According to him, the only law is the limit for withdrawal or depositing but the proviso is that you inform CBN and/or be charged for the excess.
Mr Josiah Dadu, a Bank Manager in one of the new generation banks in Owerri urged for a law banning the hoarding of large sums of money at home.
Dadu also pointed out that such fund could not be taxed, thereby reducing the revenue generated from taxes.
Alhaji Nurudeen Suleiman, who trades in foreign exchange, said that hoarding of foreign currency had negatively affected the nation’s economy.
He said the effect was that the value of naira would continue to crash.
A retired banker, Mr Collins Ibe, from Umuahia in Abia, said: “It makes no economic sense for people to keep money at home; money stored at home has no economic value.

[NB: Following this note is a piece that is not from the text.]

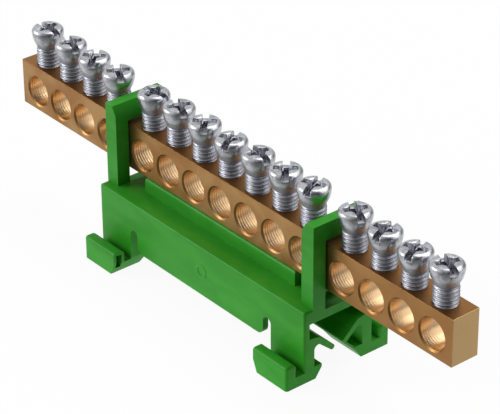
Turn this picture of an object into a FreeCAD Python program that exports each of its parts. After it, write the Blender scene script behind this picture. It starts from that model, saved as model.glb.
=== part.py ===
import FreeCAD, Part
import os
import Sketcher
from FreeCAD import Placement, Rotation, Vector

# Earth terminal bar: a brass bar with a row of clamp screws, carried in the two
# loops of a moulded holder that clips onto a narrow rail.
# X runs along the bar, Z is up, and the origin is under the middle of the four feet.

doc = FreeCAD.newDocument("EarthTerminalBar")
sheet = doc.addObject("Spreadsheet::Sheet", "Sizes")

# Driving sizes in millimetres, each with what it measures.
SIZES = [
    ("bar_width", 6.4, "brass bar, across"),
    ("bar_height", 10.0, "brass bar, top to bottom"),
    ("bar_end_margin", 5.25, "last screw axis to the end of the bar"),
    ("screw_pitch", 8.0, "screw axis to screw axis inside a group"),
    ("loop_spacing", 11.5, "screw axis to screw axis across a loop"),
    ("wire_hole_diameter", 6.4, "wire hole through the bar"),
    ("wire_hole_drop", 5.6, "wire hole axis below the top of the bar"),
    ("wire_hole_chamfer", 0.3, "chamfer at both mouths of a wire hole"),
    ("thread_diameter", 5.0, "tapped hole for a clamp screw"),
    ("thread_clearance", 0.05, "screw shank to the wall of its tapped hole"),
    ("head_diameter", 6.6, "screw head at its widest"),
    ("head_height", 3.8, "screw head, underside to top"),
    ("head_cone", 1.5, "height of the cone under the head"),
    ("head_rise", 4.2, "underside of the head above the bar"),
    ("tip_gap", 0.75, "tip of a screw at mean height above its wire hole"),
    ("slot_width", 1.4, "driving slot across the whole head"),
    ("slot_depth", 1.3, "depth of the driving slot"),
    ("cross_width", 1.4, "width of an arm of the cross recess at its mouth"),
    ("cross_length", 4.7, "length of the cross recess"),
    ("cross_flare", 1.25, "start of the slanted corners between its arms, from the axis"),
    ("cross_depth", 2.1, "depth of the cross recess"),
    ("cross_taper", 9.0, "taper of its walls in degrees"),
    ("holder_width", 17.0, "holder, front wall to back wall"),
    ("wall_thickness", 1.3, "front and back walls of the holder"),
    ("plate_height", 15.5, "top of the holder's plate above the feet"),
    ("plate_thickness", 2.9, "plate of the holder"),
    ("skirt_height", 4.85, "lower edge of the walls above the feet"),
    ("skirt_round", 1.7, "lower corners of the walls"),
    ("relief_width", 2.25, "relief slot between a wall and a leg"),
    ("relief_height", 9.4, "closed end of the relief slot above the feet"),
    ("rib_height", 3.1, "bar seat above the plate"),
    ("rib_width", 7.2, "bar seat, across"),
    ("rib_gap", 5.2, "end of the bar seat to the loop"),
    ("rib_round", 0.6, "upper edges of the bar seat"),
    ("loop_thickness", 3.3, "loop along the bar"),
    ("post_thickness", 3.0, "post of a loop, across"),
    ("bar_side_gap", 0.25, "bar to the post of a loop"),
    ("bar_head_gap", 0.75, "bar to the cross beam of a loop"),
    ("beam_height", 3.75, "cross beam of a loop"),
    ("window_sink", 1.0, "floor of the loop's window below the plate's top"),
    ("beam_bevel_run", 1.1, "bevel on the inner side of a beam, along the bar"),
    ("beam_bevel_drop", 1.9, "bevel on the inner side of a beam, downwards"),
    ("leg_width", 9.7, "leg of a foot, along the bar"),
    ("leg_thickness", 2.5, "lower part of a leg"),
    ("hook_reach", 4.35, "outer face of the release hook beyond the wall"),
    ("lip_thickness", 2.6, "upright lip of the release hook"),
    ("lip_height", 5.1, "top of the lip above the feet"),
    ("lip_round", 0.9, "inner upper edge of the lip"),
    ("hook_round", 0.6, "outer upper edge and outer upright corner of the hook"),
    ("pocket_floor", 2.3, "floor of the screwdriver pocket above the feet"),
    ("core_depth", 2.2, "coring in the inner end of the lip"),
    ("core_rim", 0.65, "rim round that coring"),
    ("end_taper_run", 1.1, "taper at the inner end of a foot, along the bar"),
    ("end_taper_rise", 2.6, "taper at the inner end of a foot, upwards"),
    ("catch_height", 2.8, "top of the catch above the feet"),
    ("catch_reach", 1.85, "tip of the catch beyond the leg"),
    ("catch_nose", 0.65, "upright face at the tip of the catch"),
    ("catch_bevel", 1.55, "width of the bevel under the catch"),
    ("tongue_thickness", 1.1, "spring tongue"),
    ("tongue_root", 9.3, "upper face of the tongue at the leg above the feet"),
    ("tongue_bend", 1.25, "bend of the tongue from the leg"),
    ("tongue_dip", 0.65, "fall of the tongue from the leg to its bend"),
    ("tongue_crown", 0.85, "top of the tongue's bend above its middle line"),
    ("tongue_tip", 5.05, "middle of the tongue's tip above the feet"),
    ("tongue_gap", 1.2, "middle of the tongue's tip from the middle plane"),
    ("tongue_round", 0.5, "both edges of the tongue's tip"),
    ("armpit_round", 1.0, "inner corner under the tongue"),
    ("edge_round", 0.45, "upper outer edges of the plate and upright corners of its walls"),
]
for row, (alias, amount, meaning) in enumerate(SIZES, start=1):
    sheet.set(f"A{row}", meaning)
    sheet.set(f"B{row}", str(amount))
    sheet.setAlias(f"B{row}", alias)
doc.recompute()

# How far each screw is backed out from its mean height, in millimetres, and how
# its slot stands to the bar, in degrees, from the left end of the bar.
SCREW_LIFTS = [0.35, 0.1, 0.1, -0.05, -0.15, 0.1, 0.0, -0.3, 0.05, 0.1, 0.35, 0.15, -0.3, -0.55, 0.3]
SCREW_TURNS = [0, -18, -47, -29, 11, -22, -44, -62, -9, -43, -66, -23, -74, -69, -21]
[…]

“Money that is not invested but stored in a tank, in a well or inside the mattress at home is not an investment, hence it attracts no interest or return but is idle money,” Ibe said.
Ibe said the trend posed great danger to the economy, adding that “it stalls cash flow in the economy. ”
He said that various reasons could account for why people keep money at home such as convenience, nature of one’s business, secrecy about one’s source of wealth and the fear of losing one’s money due to bank failure.
Ibe said that to check the practice, banks should evolve customer-friendly banking processes and convenient ways of transacting business.